In the United States, the typical system for assessing particulate matter mass emissions mixes emission gas with filtered air in a mixing chamber. The typical system is illustrated in FIG. 1, and includes a sampling port 2 that feeds exhaust gases to a diluter 4, forming the mixing chamber, where the exhaust gases are diluted with the filtered air. The diluted gas mixture is then sampled by a sampling train 6 to collect particulate matter mass. However, this typical system doesn't minimize a temperature gradient between sample gases and the inner wall of the mixing chamber and therefore may cause significant loss of sample particles during the dilution processes. In addition, the conventional system does not contain a separate residence time chamber which accurately reproduces the conditions under which ambient exhaust reaction products may form through both homogeneous and heterogeneous nucleation, condensation, and coagulation. Further, the conventional system allows only for assessment of single type of compound at one time. Accordingly, multiple sample runs are required to detect each of the chemical compounds necessary for a full compound assessment (trace elemental composition, ions, elemental carbon/organic carbon, polyaromatic hydrocarbons, semi-volatile organic compounds, etc.) Furthermore, not only is sample collection more time and resource consuming, but since these measurements are made with different sample runs, sampling errors may result, which can lead to inaccurate results.
Work at the University of Wisconsin-Madison attempted to improve on the conventional system. University of Wisconsin scientists used a device called an “augmented sampling system” to study the chemical composition and to assess particle size of diesel engine exhaust. See Chol-Bum Kweon, David E. Foster, James J. Schauer, and Shusuke Okada, “Detailed Chemical Composition and Particle Size Assessment of Diesel Engine Exhaust” SAE 2002-01-2670, Fall SAE Meeting 2002. The “augmented sampling system” disclosed by Kweon et al. includes a secondary dilution tunnel for the diesel exhaust and a residence time chamber with radial sampling ports near the base of a residence time chamber.
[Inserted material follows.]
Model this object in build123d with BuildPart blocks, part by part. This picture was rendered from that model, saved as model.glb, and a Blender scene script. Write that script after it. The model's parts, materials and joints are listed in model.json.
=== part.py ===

The secondary dilution tunnel of the augmented sampling system mixes filtered air with an emission gas sample without regard to temperature gradient between the surface of the dilution tunnel and the emission gas. This may lead to a high degree of particle loss and accordingly less accurate sampling due to thermophoresis.
Thermophoresis, or Ludwig-Soret effect, is thought to be related to Brownian movement biased by a temperature gradient. The thermophoretic force is a force that arises from asymmetrical interactions of a particle with the surrounding gas molecules due to a temperature gradient. Generally, a particle is repelled from a hotter surface and attracted to a cooler surface. Thus, as emission particles travel through a sampling system, cooler surface temperature of the system as compared to the emission gas would lead to greater attraction on the emission particles.
In the Kweon et al. augmented sampling system, the residence time chamber is heated to reduce thermophoresis. However, the heated residence time chamber is likely to fail in simulating realistic atmospheric conditions, as the addition of heat may affect the aging, nucleation, condensation, and coagulation processes of particulate matter, volatile organic compounds and semi-volatile organic compounds and the secondary reaction of inorganic and organic compounds. In addition, the residence time chamber of Kweon et al. would not eliminate several sources of error introduced by boundary effects which occur between the gaseous fluid, with entrained particles, and the solid surfaces of the residence time chamber.
A residence time chamber and sampling apparatus for a system that allows more accurate and precise sampling of emission products is needed, thereby contributing to better measurement and analysis of the emission products and more accurate results.